Entries provided
━━━━━━━━━━━━━━━━

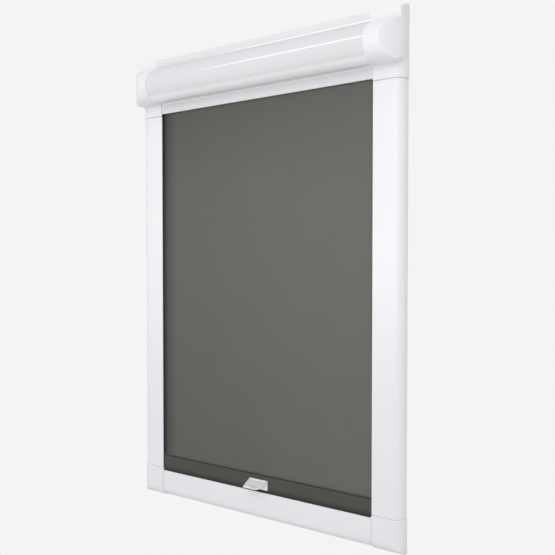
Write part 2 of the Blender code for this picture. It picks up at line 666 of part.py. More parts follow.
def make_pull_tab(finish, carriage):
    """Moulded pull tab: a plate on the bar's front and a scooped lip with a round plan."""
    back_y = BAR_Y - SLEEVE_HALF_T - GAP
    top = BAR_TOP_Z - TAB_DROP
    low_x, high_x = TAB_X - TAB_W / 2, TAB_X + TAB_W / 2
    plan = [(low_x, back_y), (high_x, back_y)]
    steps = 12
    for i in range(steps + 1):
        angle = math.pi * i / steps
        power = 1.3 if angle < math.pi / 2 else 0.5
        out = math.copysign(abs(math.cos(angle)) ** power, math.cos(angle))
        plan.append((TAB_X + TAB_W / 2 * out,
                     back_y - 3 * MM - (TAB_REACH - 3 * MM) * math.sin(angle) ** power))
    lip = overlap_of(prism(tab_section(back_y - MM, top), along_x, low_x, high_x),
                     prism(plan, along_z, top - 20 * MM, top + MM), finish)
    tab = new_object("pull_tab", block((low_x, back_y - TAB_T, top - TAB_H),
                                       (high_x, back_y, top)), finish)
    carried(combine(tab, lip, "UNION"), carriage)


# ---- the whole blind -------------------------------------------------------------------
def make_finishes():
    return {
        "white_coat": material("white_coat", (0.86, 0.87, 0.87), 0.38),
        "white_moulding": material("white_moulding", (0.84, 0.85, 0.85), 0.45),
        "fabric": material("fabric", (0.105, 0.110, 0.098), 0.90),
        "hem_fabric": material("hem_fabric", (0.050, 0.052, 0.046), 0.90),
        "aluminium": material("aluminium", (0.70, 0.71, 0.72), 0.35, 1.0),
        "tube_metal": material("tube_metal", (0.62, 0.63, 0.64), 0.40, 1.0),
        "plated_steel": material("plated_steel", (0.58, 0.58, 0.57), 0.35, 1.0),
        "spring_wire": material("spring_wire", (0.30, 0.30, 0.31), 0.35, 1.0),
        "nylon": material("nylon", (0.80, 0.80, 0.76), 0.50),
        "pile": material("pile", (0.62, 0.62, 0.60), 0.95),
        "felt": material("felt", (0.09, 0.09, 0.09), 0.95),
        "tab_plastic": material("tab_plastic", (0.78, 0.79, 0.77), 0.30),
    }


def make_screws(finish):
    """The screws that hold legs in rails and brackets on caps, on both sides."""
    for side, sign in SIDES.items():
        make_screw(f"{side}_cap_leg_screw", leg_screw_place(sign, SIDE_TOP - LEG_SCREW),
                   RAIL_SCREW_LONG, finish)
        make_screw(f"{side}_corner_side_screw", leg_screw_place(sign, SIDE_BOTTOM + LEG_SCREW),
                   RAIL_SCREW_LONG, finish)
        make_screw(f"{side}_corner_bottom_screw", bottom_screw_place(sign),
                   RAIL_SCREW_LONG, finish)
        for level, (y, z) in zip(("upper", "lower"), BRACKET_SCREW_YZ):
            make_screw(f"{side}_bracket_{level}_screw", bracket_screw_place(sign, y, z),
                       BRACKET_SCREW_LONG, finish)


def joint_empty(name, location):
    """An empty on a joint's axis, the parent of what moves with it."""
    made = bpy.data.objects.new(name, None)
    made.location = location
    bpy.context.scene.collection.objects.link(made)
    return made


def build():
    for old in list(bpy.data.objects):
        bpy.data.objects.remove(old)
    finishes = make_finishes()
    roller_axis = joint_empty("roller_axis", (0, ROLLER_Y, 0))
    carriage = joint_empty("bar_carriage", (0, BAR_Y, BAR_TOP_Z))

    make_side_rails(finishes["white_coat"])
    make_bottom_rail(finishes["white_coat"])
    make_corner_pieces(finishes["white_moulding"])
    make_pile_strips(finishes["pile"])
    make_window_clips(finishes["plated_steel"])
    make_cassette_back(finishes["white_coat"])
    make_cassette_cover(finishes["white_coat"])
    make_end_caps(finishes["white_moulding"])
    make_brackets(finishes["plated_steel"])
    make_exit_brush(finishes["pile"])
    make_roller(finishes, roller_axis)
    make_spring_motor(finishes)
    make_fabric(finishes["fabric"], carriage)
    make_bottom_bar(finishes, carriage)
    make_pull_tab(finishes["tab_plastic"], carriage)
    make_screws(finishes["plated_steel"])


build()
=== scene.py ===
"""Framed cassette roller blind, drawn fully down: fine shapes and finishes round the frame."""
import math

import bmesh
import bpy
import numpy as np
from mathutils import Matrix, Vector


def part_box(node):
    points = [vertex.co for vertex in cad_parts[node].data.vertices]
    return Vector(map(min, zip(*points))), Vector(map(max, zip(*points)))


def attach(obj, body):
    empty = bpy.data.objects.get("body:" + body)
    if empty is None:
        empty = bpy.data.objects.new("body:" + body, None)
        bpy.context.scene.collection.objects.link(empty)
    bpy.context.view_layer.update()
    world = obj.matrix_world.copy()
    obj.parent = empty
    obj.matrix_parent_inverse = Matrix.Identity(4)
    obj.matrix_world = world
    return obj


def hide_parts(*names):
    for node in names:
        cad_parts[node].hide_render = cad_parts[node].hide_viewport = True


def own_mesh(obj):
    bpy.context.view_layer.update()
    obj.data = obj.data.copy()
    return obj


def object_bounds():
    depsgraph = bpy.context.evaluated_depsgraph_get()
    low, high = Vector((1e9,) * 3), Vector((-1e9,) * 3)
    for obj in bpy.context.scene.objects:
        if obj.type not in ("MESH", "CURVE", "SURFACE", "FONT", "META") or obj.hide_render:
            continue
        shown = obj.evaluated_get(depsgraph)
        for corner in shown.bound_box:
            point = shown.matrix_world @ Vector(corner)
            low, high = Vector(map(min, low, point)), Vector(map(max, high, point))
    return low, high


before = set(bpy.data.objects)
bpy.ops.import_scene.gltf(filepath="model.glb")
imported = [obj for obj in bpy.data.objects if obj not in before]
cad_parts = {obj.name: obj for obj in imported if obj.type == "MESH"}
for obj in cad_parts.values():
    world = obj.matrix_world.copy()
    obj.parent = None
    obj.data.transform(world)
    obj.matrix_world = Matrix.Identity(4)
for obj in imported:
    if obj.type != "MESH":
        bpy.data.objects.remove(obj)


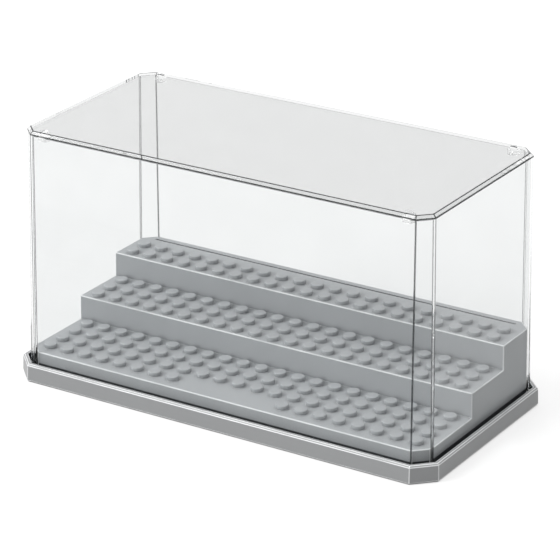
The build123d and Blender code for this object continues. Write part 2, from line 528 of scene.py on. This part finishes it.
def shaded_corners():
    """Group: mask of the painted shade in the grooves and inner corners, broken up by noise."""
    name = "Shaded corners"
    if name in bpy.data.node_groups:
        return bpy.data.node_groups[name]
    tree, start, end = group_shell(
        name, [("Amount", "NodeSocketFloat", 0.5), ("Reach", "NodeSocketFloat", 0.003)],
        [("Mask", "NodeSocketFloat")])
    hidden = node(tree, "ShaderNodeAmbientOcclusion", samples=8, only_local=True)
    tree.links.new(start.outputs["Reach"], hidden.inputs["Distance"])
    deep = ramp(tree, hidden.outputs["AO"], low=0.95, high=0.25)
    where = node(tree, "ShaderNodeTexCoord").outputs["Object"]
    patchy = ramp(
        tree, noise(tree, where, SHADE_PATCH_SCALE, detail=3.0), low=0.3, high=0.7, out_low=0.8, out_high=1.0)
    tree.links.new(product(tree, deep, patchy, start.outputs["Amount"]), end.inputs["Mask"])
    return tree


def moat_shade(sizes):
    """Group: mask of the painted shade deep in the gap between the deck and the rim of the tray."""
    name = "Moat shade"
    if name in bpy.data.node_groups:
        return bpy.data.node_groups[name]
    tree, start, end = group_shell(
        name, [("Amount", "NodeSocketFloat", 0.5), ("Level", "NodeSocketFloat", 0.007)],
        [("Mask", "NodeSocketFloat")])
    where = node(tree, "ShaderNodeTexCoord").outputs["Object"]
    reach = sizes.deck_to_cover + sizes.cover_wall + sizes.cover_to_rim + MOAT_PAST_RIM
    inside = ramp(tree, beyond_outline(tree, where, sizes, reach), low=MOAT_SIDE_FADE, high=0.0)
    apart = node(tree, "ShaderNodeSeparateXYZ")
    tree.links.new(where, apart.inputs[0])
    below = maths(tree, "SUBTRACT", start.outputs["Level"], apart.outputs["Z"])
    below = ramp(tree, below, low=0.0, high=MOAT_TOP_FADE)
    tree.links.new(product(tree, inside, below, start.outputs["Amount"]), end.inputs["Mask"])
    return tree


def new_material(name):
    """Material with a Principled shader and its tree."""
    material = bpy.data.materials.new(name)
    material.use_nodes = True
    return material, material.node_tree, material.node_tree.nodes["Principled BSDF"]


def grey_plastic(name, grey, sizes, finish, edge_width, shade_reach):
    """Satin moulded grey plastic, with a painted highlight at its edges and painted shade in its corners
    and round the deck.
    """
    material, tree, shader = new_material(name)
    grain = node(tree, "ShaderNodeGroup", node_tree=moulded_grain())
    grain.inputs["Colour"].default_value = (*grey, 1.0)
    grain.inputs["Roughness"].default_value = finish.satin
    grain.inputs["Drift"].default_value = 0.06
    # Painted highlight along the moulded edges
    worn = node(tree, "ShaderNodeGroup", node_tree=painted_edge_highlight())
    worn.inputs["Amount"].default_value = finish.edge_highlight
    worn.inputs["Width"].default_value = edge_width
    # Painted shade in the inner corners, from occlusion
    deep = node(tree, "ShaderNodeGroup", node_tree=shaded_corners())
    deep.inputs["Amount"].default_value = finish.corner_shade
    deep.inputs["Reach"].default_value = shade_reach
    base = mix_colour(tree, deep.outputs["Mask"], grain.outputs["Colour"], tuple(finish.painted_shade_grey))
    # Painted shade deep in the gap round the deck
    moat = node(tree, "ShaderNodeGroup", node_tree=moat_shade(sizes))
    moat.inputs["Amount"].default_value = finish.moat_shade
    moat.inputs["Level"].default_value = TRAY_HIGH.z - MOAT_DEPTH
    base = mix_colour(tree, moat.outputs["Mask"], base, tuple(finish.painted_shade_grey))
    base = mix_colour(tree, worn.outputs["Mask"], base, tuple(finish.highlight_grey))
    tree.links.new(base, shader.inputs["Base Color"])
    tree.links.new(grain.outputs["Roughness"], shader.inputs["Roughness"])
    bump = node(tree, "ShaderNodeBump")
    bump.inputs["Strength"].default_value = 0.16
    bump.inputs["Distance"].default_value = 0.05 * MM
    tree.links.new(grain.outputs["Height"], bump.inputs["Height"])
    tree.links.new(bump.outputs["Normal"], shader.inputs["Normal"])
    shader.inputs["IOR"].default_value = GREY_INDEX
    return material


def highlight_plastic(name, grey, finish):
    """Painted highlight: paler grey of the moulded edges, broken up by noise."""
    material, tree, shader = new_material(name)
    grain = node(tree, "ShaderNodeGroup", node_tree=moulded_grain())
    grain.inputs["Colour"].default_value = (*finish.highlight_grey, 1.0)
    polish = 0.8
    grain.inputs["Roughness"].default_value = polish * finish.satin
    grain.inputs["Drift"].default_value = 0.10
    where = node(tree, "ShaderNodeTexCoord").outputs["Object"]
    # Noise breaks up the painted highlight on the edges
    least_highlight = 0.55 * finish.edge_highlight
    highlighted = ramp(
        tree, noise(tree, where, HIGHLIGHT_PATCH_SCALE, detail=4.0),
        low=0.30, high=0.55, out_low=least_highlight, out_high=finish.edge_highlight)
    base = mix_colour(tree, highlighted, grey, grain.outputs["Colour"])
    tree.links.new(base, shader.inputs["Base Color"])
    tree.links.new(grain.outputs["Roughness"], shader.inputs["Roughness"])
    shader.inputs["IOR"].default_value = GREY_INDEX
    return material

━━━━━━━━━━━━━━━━

Task instructions
Copy out exactly the lines running from the one with "make_spring_motor(finishes)" to the one with "if empty is", including both ends, and nothing more.

Finished answer
    make_spring_motor(finishes)
    make_fabric(finishes["fabric"], carriage)
    make_bottom_bar(finishes, carriage)
    make_pull_tab(finishes["tab_plastic"], carriage)
    make_screws(finishes["plated_steel"])


build()
=== scene.py ===
"""Framed cassette roller blind, drawn fully down: fine shapes and finishes round the frame."""
import math

import bmesh
import bpy
import numpy as np
from mathutils import Matrix, Vector


def part_box(node):
    points = [vertex.co for vertex in cad_parts[node].data.vertices]
    return Vector(map(min, zip(*points))), Vector(map(max, zip(*points)))


def attach(obj, body):
    empty = bpy.data.objects.get("body:" + body)
    if empty is None:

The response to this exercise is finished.